Quant aux sièges, Ménélik ne connaît que l’attaque de vive force. Si celle-ci réussit, comme à Antalo[1], tant mieux ; si, au contraire, elle échoue, il se borne alors à bloquer la place et à attendre tranquillement que la faim et la soif obligent la garnison à capituler. Et cette manière de procéder est bonne. La reddition de Makalé le prouve.

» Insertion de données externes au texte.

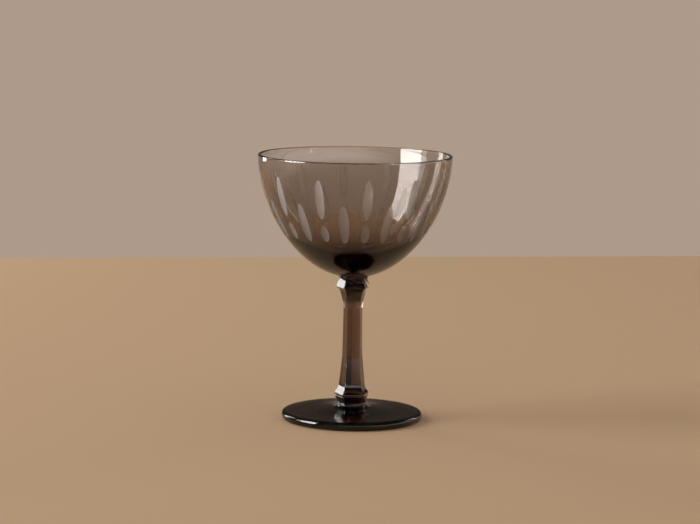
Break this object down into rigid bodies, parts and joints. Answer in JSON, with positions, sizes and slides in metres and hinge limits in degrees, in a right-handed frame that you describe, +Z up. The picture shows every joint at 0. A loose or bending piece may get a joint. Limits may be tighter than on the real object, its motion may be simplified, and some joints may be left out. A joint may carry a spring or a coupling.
{
  "type": "nick and nora glass",
  "caption": "Stemmed cocktail glass with an open rounded bowl ground with upright oval cuts, a panel-cut stem with a knop at each end, and a heavy round foot.",
  "frame": {"origin": "on the stem's axis, on the surface that the foot stands on", "axes": "+Z up along the stem's axis towards the rim; -Y is the side that faces the camera in the picture"},
  "size_m": [0.095, 0.095, 0.1306],
  "materials": {
    "foot_glass": "smoke-tinted glass, fire-polished, nearly black where it is thick",
    "stem_glass": "smoke-tinted glass, ground to panels and polished",
    "bowl_glass": "smoke-tinted blown glass, polished, with satin ground cuts on the outside"
  },
  "bodies": {
    "root": {"foot": "foot_glass", "lower_merese": "stem_glass", "stem": "stem_glass", "upper_merese": "stem_glass", "bowl": "bowl_glass"}
  },
  "joints": []
}
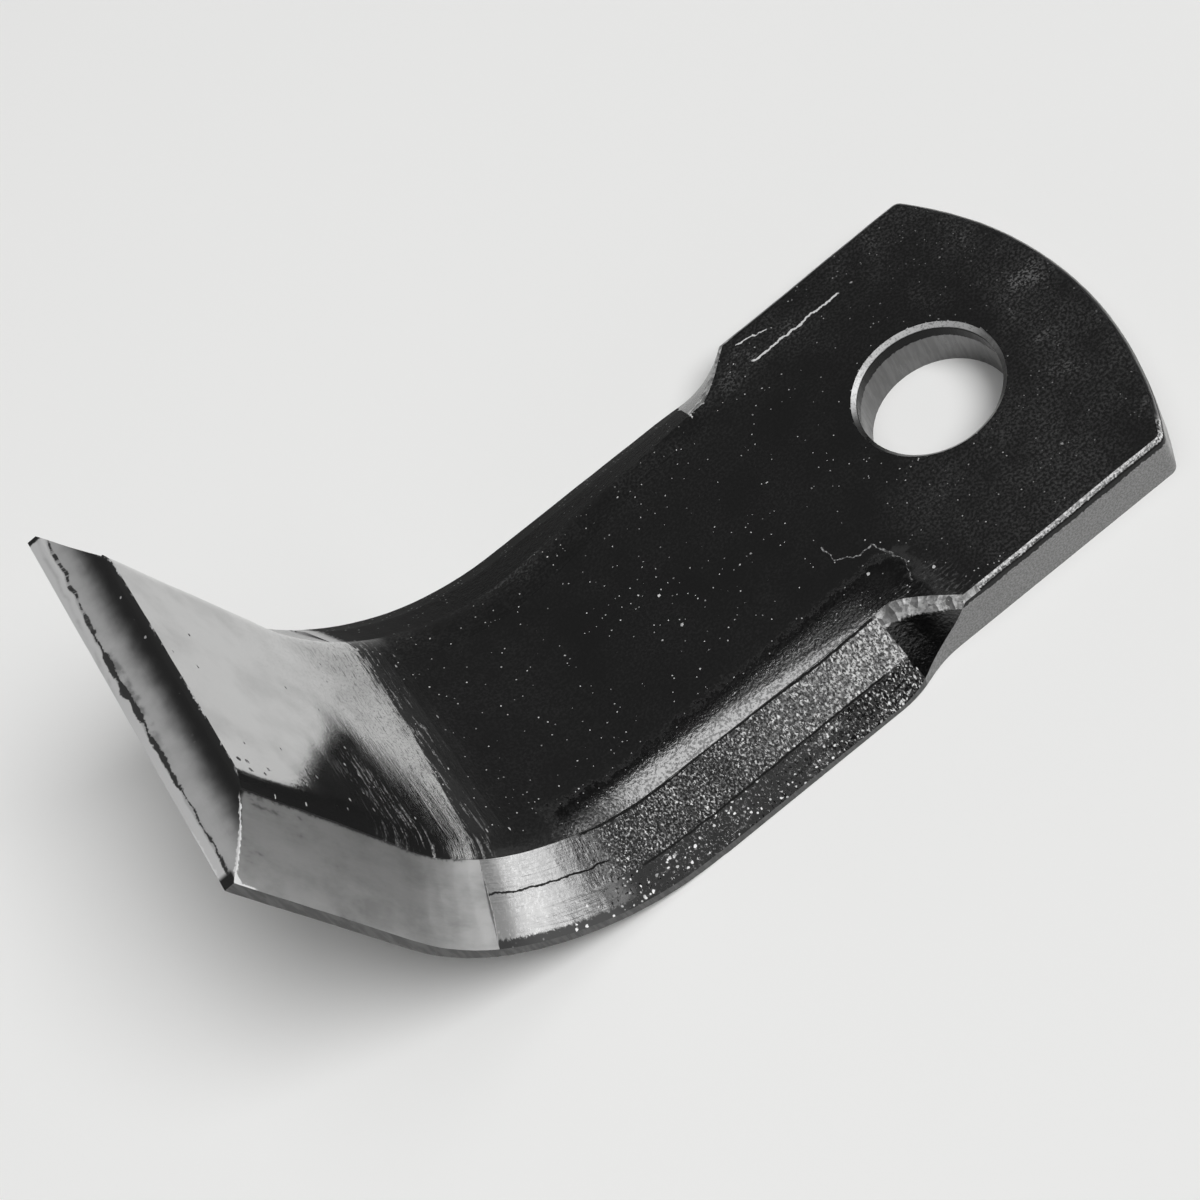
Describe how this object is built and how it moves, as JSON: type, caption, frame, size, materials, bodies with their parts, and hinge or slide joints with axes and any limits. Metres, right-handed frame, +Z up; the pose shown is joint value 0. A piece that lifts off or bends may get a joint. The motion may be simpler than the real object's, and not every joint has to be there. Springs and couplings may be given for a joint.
{
  "type": "mulcher_blade",
  "caption": "Forged steel mulcher blade with a flat bolt-on shank, a rounded head with one bore, bevelled sides and a wing bent up across its end for cutting and shredding.",
  "frame": {"origin": "the centre of the bolt bore, on the flat underside of the shank", "axes": "+Z runs up the bore, away from the underside; +X runs along the shank to the rounded end of the head, so that the wing stands at the -X end; +Y runs across the blade"},
  "size_m": [0.1288, 0.0642, 0.0595],
  "materials": {
    "forged_steel": "glossy black over a pitted forged surface, with the wing's sides ground bare"
  },
  "bodies": {
    "root": {"blade": "forged_steel"}
  },
  "joints": []
}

Sur le champ de bataille, la manœuvre dans laquelle les Abyssins excellent est « l’enveloppement tactique ». Après leur expédition, les Anglais avaient signalé le fait. Lors de l’entrevue qui eut lieu sur les bords du Dyab, entre sir Robert Napier et Kassaï, roi du Tigré, qui avait promis sa « neutralité bienveillante » durant la guerre contre Théodoros, le général en chef anglais, son état-major et son escorte, se trouvèrent tout à coup, et avec une surprise mêlée de quelque inquiétude, au centre de l’armée tigréenne, qui les avait enveloppés en silence et pour mieux leur rendre honneur, parait-il. Un témoin oculaire raconte : « Tous nos officiers furent étonnés de la manière dont les Abyssins se présentèrent. Ils nous entourèrent immédiatement, en cercles serrés, et sans le moindre désordre… Leur discipline était bonne, et au cours de cette brève entrevue, ils ont montré une science de manœuvre digne d’une année européenne[2]. » Dans une publication remontant à plusieurs années, le général Baratieri disait : « Les Abyssins, qui ont appris à se couvrir par de véritables avant-postes, n’entament ordinairement l’action que quand ils se sentent supérieurs en nombre. Dans la « masse » résident leur courage et leur force. C’est cette masse qu’ils cherchent à lancer sur le point le plus faible de l’adversaire, contre un de ses flancs ou sur ses derrières… L’avant-garde commence le combat et occupe l’ennemi de front, tandis que les ailes s’avancent à leur tour pour converger ensuite sur ses flancs. Ils arrivent ainsi à produire tout naturellement l’enveloppement tactique, le seul procédé que leur art militaire, dans l’enfance, leur permette d’employer. » Cette manœuvre des Abyssins, « la seule qu’ils sachent employer », le malheureux commandant en chef de l’armée italienne n’a pu ni l’arrêter ni la déjouer. Plus éclairé, et pour cause, le général Ellena, qui commandait la réserve italienne à Adoua, a déclaré : « La tactique des Abyssins est admirable. Les soldats sont bien disciplinés et attaquent toujours à coup sûr. Leur mouvement tournant est irrésistible par la rapidité de son

  1. «… Les Italiens ne surent pas défendre avec leurs canons ce que nos pères défendaient avec des pierres. » — Lettres de Ménélik, en date du 15 décembre 1893.
  2. Le colonel Furse. — Journal of the royal united service, 1891.